Après avoir perdu femme et enfants, et que sa vie citadine devint invivable, ses proches décidèrent de l’amener au village pour que la vie rustique lui redonnât une nouvelle envie (ou raison) de vivre. En réalité, et je l’ai compris sur le tard, cette manœuvre visait tout simplement à congédier un dandy devenu un indésirable. En 2005, si mes notes sont bonnes, il posa ses balluchons dans notre bourgade. J’ai grandi en le regardant se débarrasser difficilement de son quant-à-soi et des oripeaux de sa vie d’antan. Après plusieurs années interminables d’adaptation et d’efforts, il avait réussi à se fondre dans l’environnement bucolique, où les chants des coqs rythment le matin et les travaux champêtres la journée. Sa passion pour la lecture ne l’a jamais quitté néanmoins, dans un milieu où celles et ceux qui lisent sont regardés avec fascination et, parfois, avec dédain. En quittant Dakar et le spectre de ses désillusions, il avait emporté, dans sa minuscule valise, ses amis de toujours dont László Krasznahorkai. Et le souvenir de ses enfants perdus, d’une bonne partie de sa famille qui l’a allègrement abandonné.
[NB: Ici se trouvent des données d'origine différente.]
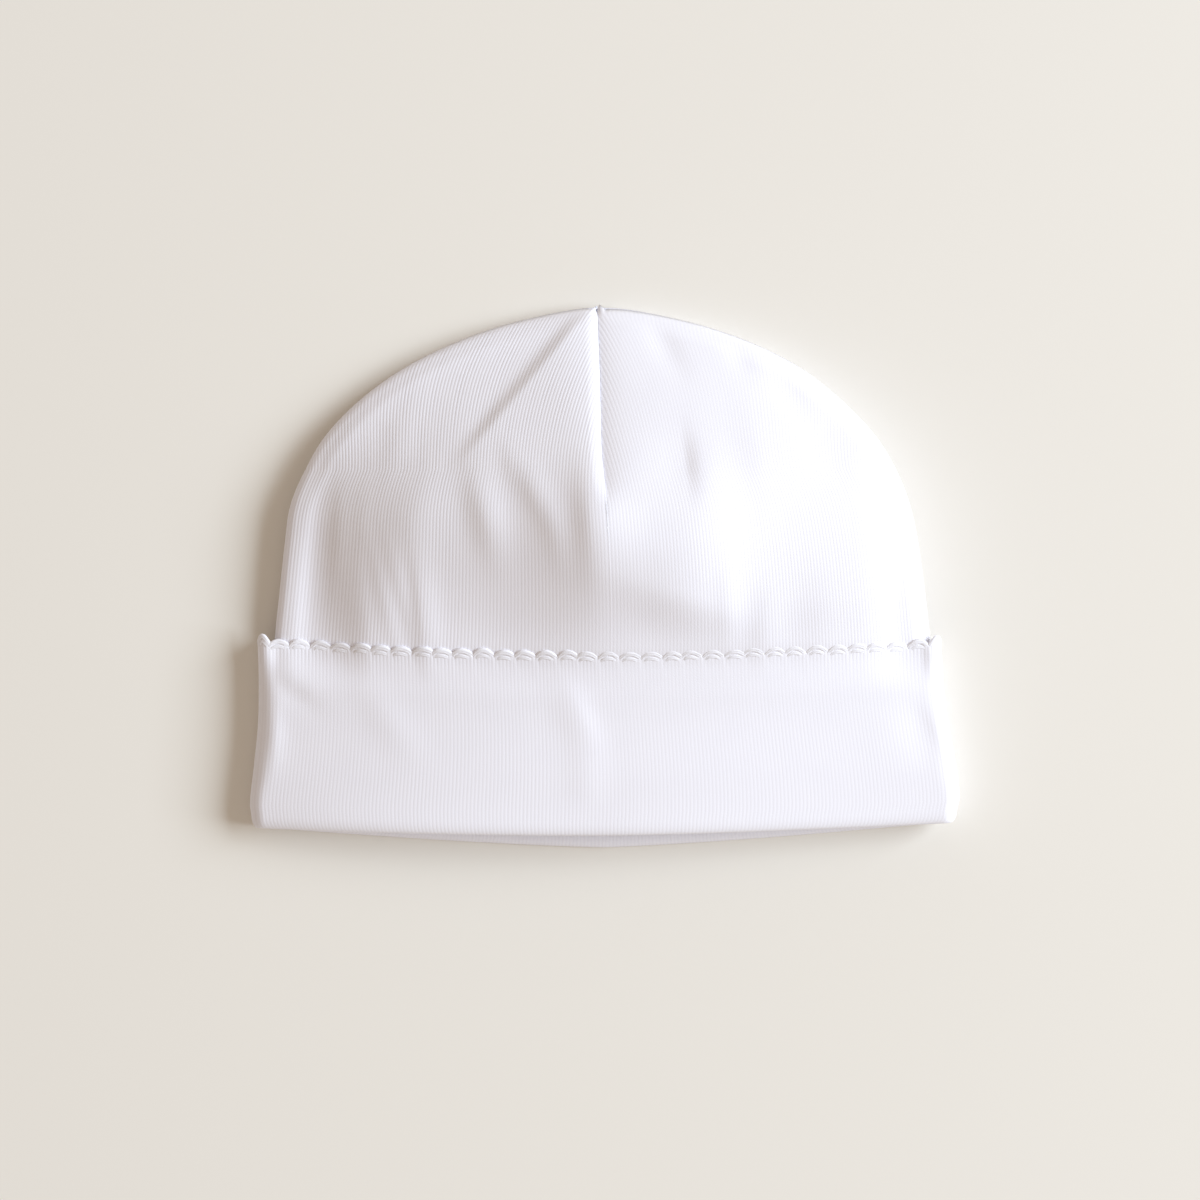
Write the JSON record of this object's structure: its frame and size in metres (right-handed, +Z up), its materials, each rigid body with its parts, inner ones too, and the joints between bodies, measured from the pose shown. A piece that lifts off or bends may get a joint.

Chaque soir, à cette heure où les bougies guidaient nos pas et nos cœurs –c’était bien avant la grande découverte de l’électricité, grâce aux politiques sociales du Président Macky Sall-, il prenait congé de nous, pour aller lire ses livres entassés dans son baluchon rougeâtre, sous une lampe à pétrole vieille de plusieurs générations. Il m’arrivait parfois de le suivre, par simple curiosité, pour voir ce qu’il faisait. Il lisait toujours, et la lecture était, pour moi, une activité extraordinaire. Fasciné et les yeux écarquillés, je ne le quittai jamais avant qu’il ne finît de lire jusque tard dans la nuit. Un jour, toujours par simple curiosité, j’avais pris entre mes menottes un de ses livres. Sur sa couverture bariolée, je pouvais ânonner, au bout de quelques minutes, un nom effarouchant, qui m’était totalement étranger : László Krasznahorkai. Lorsqu’il m’aperçut jouer avec le livre, sa voix enrouée bafouilla des mots que je me permets de traduire en ces termes : «C’est un grand écrivain, l’auteur de ce livre ; c’est mon écrivain préféré. J’ai lu plusieurs de ses livres.» J’ai découvert plus tard que sa petite bibliothèque, qui constituait l’unique vestige de sa vie citadine, ne contenait que des livres de Krasznahorkai. On comprendra si je regrette, le cœur lourd, de ne pas avoir préservé ces livres des barbares. Pour les lire, pour que nous puissions, éventuellement, partager les mêmes émotions…
Mon oncle est mort quand j’ai commencé à lire. Dans sa vie rurale, son rapport avec l’alcool restera toujours une énigme. Mais, dans un milieu où même la mention de cette addiction est un sacrilège, on peut supposer qu’il était devenu sobre malgré lui. Durant tout son séjour au village, en tout cas, l’ancien banquier était un valétudinaire et un lecteur assidu de László Krasznahorkai. Les miaulements, aboiements et coassements ne l’empêchaient pas de lire au quotidien, et profondément, son marchand de rêves. Il lisait toujours les mêmes livres à l’infini, le village n’ayant pas de librairie, loin s’en faut. Si Ousmane était toujours dans ce monde, il serait heureux de voir l’écrivain hongrois, qui l’a tenu par la main dans le labyrinthe de la vie plusieurs années durant, décrocher la récompense suprême. C’est cela aussi la promesse de la littérature : tisser des liens.